• _The request_:
Only the lines from the line that has "Reconstruct the object" through the line that has "sheet_t = 1.35; // [1.1:0.05:1.5]" should be reproduced, exactly and with both ends kept.

--- begin ---

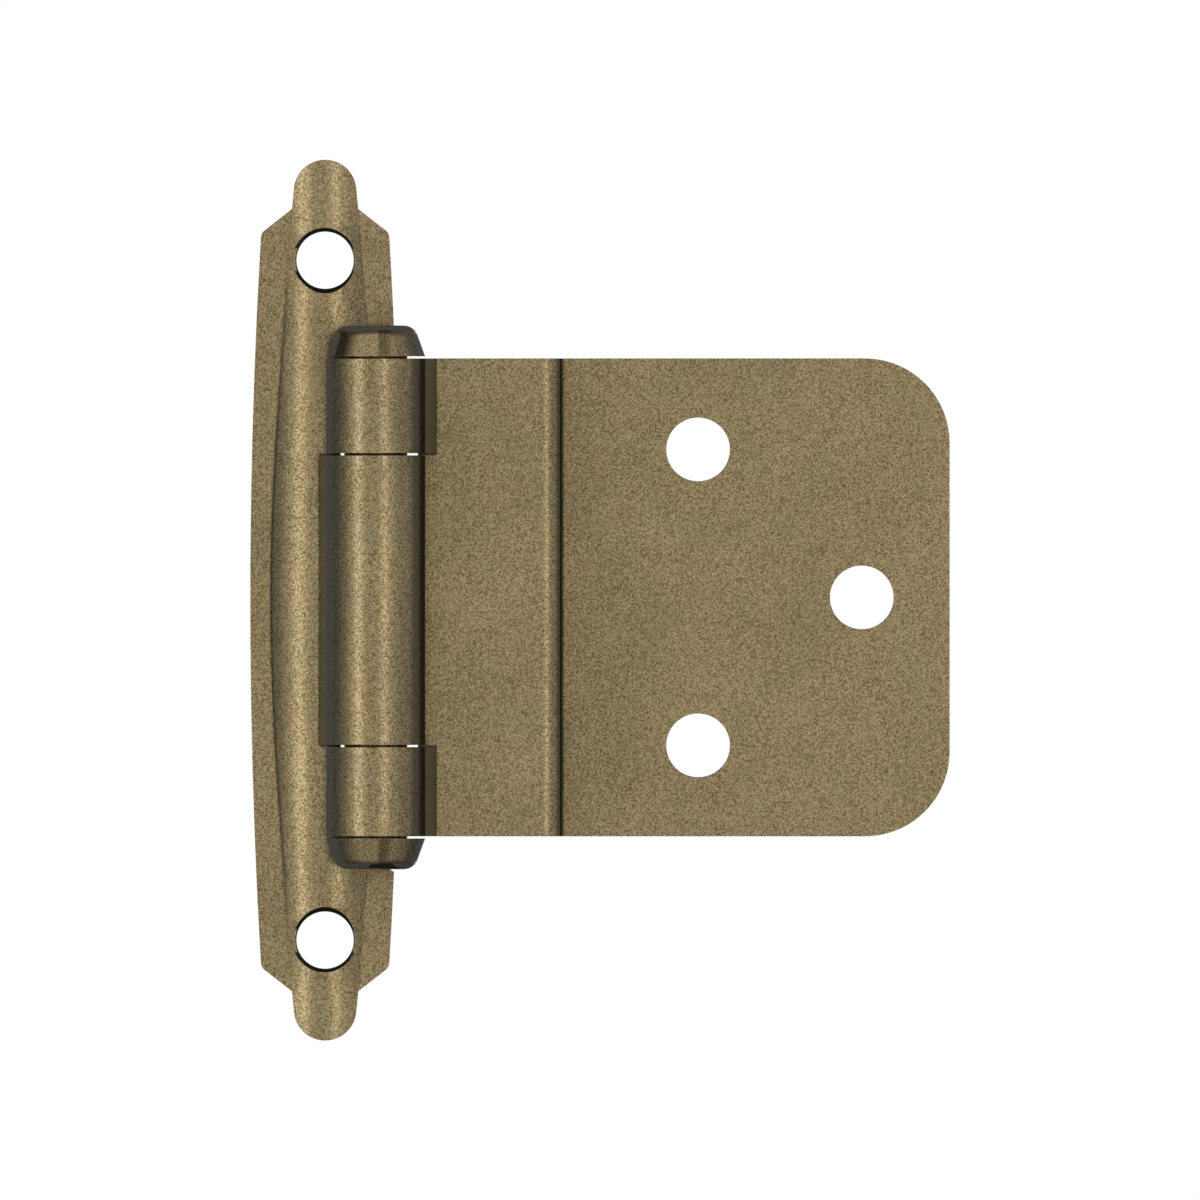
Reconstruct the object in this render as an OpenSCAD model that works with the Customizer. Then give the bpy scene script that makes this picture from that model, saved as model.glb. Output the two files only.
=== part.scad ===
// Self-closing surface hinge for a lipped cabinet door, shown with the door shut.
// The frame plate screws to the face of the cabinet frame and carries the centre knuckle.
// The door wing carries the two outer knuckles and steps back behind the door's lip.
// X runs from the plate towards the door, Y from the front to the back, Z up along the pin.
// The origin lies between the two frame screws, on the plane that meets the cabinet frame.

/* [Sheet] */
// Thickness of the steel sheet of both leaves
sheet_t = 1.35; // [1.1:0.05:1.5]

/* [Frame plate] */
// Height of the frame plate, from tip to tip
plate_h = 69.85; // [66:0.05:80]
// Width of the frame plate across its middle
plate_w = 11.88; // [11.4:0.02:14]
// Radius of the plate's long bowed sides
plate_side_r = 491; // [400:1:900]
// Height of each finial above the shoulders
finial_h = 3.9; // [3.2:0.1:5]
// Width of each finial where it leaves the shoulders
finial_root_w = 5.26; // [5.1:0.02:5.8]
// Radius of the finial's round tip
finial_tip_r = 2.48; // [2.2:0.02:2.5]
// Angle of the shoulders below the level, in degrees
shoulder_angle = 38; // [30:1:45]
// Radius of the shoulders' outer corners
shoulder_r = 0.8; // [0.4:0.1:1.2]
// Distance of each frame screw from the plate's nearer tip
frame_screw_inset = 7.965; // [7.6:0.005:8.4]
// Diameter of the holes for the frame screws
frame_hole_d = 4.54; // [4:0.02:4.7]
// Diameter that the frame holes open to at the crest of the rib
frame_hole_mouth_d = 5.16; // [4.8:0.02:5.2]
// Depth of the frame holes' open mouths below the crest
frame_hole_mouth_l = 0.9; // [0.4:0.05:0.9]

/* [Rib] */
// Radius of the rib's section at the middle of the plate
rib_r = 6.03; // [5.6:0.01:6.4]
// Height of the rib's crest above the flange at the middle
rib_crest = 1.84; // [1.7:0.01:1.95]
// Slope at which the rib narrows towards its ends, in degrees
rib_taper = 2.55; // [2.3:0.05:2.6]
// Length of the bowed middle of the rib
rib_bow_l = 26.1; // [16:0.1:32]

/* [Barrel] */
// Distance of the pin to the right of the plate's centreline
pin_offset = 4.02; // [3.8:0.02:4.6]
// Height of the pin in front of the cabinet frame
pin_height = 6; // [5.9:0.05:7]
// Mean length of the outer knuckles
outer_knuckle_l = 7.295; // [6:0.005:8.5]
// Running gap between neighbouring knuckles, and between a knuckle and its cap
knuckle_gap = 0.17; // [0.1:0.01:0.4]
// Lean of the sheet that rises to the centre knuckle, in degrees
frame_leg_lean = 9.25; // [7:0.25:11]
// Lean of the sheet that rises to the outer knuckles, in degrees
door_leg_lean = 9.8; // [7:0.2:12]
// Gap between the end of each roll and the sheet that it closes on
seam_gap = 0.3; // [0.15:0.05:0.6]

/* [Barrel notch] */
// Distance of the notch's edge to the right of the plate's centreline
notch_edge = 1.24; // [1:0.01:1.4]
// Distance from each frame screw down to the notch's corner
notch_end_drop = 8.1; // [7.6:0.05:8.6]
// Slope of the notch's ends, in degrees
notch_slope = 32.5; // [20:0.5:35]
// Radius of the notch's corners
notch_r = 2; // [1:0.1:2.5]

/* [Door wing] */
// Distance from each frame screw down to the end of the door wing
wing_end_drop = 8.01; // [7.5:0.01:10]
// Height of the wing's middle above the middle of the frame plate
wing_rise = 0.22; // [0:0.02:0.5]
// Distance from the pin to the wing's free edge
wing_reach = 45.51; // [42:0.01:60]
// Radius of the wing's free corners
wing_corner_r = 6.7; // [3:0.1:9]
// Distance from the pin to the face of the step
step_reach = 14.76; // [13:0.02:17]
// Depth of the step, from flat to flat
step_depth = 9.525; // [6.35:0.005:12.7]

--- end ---
--- begin ---

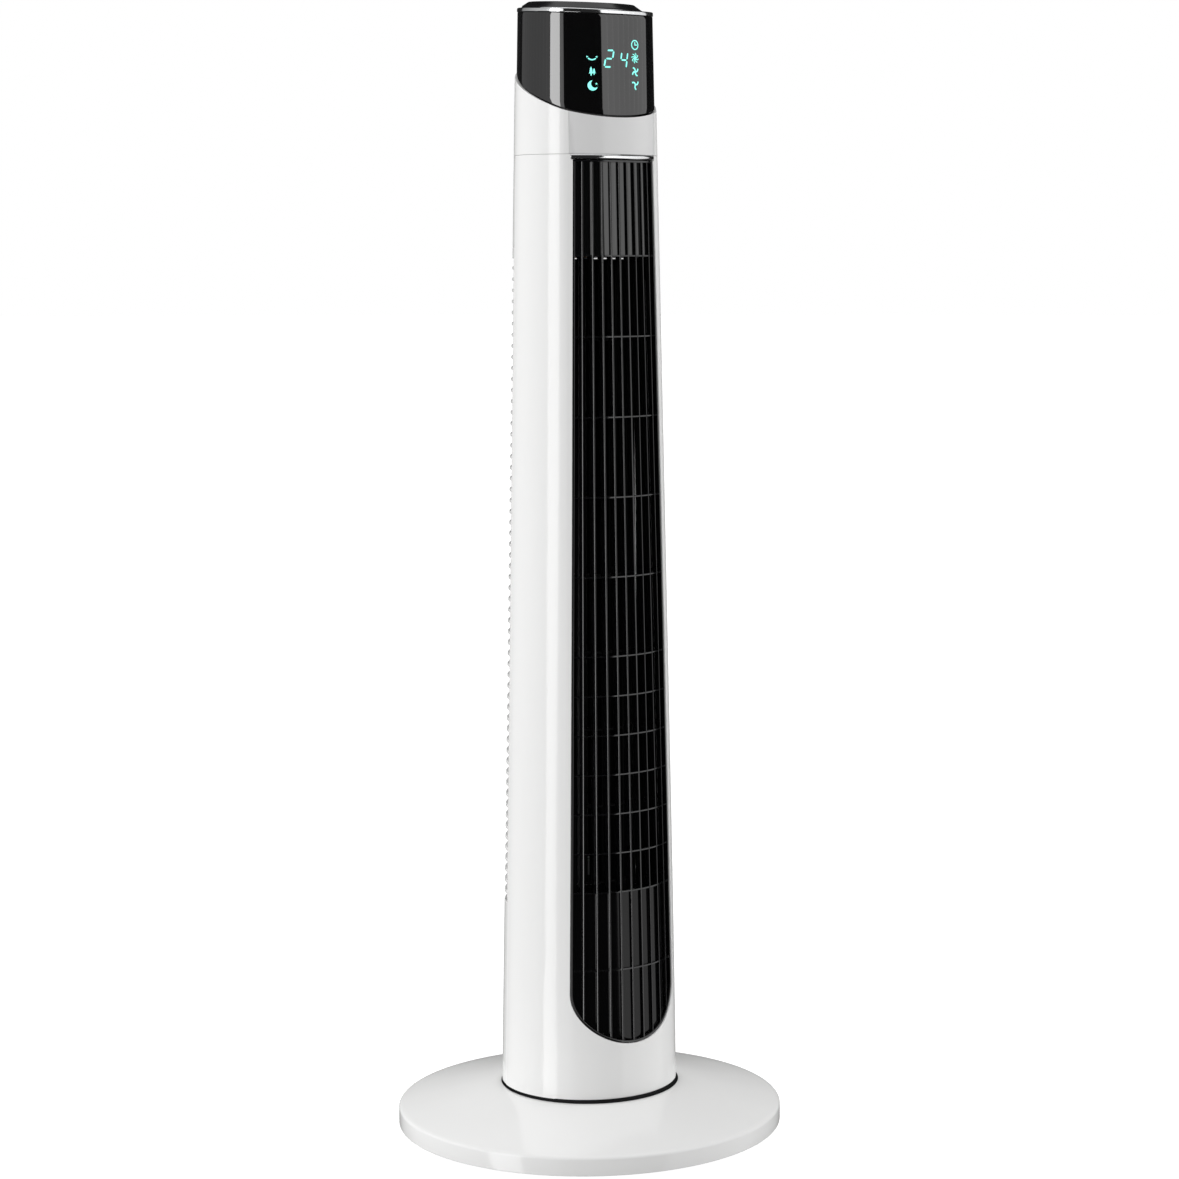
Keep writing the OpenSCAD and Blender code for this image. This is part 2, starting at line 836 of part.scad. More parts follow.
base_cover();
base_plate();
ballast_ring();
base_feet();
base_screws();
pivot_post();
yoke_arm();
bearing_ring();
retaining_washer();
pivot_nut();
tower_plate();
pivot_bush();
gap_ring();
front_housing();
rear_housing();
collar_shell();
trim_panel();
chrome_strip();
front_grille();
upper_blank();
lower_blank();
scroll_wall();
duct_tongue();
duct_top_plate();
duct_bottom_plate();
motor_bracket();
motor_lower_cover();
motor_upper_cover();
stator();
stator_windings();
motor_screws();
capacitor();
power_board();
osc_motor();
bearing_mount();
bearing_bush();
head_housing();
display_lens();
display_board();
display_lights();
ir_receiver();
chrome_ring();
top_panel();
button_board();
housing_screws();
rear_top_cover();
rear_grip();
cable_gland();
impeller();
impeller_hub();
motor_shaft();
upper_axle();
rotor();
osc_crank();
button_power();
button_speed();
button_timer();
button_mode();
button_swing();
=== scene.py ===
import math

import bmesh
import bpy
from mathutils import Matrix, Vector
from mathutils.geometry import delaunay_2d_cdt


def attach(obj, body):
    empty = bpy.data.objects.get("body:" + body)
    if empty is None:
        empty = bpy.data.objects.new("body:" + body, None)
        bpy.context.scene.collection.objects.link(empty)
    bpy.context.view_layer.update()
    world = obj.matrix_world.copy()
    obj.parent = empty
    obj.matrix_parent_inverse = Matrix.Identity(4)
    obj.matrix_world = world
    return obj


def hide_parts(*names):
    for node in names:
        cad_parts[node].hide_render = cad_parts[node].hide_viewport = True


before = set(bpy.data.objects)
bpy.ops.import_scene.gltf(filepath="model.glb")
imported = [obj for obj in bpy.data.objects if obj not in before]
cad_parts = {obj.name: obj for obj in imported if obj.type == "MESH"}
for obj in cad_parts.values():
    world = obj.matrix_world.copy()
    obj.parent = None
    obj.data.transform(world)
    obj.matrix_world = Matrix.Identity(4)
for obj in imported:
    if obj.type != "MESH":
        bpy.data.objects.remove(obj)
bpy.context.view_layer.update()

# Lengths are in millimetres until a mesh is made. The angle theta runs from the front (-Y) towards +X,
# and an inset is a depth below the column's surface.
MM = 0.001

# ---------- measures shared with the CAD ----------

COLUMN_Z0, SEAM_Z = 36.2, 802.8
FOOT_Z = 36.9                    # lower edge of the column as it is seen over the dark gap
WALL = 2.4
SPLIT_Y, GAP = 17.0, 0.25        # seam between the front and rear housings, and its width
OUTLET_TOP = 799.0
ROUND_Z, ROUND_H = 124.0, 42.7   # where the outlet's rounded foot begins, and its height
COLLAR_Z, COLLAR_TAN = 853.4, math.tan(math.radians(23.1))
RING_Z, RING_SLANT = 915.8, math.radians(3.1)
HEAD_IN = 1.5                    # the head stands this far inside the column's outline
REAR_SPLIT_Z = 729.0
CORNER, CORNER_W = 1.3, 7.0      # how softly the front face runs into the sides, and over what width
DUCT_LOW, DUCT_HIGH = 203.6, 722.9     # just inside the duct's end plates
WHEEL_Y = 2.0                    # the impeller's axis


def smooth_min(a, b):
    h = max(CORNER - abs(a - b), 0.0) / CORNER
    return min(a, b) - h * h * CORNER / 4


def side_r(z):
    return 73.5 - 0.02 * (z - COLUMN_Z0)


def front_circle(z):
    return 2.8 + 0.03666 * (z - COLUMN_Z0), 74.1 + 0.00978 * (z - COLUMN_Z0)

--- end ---

• _Exercise response_:
Reconstruct the object in this render as an OpenSCAD model that works with the Customizer. Then give the bpy scene script that makes this picture from that model, saved as model.glb. Output the two files only.
=== part.scad ===
// Self-closing surface hinge for a lipped cabinet door, shown with the door shut.
// The frame plate screws to the face of the cabinet frame and carries the centre knuckle.
// The door wing carries the two outer knuckles and steps back behind the door's lip.
// X runs from the plate towards the door, Y from the front to the back, Z up along the pin.
// The origin lies between the two frame screws, on the plane that meets the cabinet frame.

/* [Sheet] */
// Thickness of the steel sheet of both leaves
sheet_t = 1.35; // [1.1:0.05:1.5]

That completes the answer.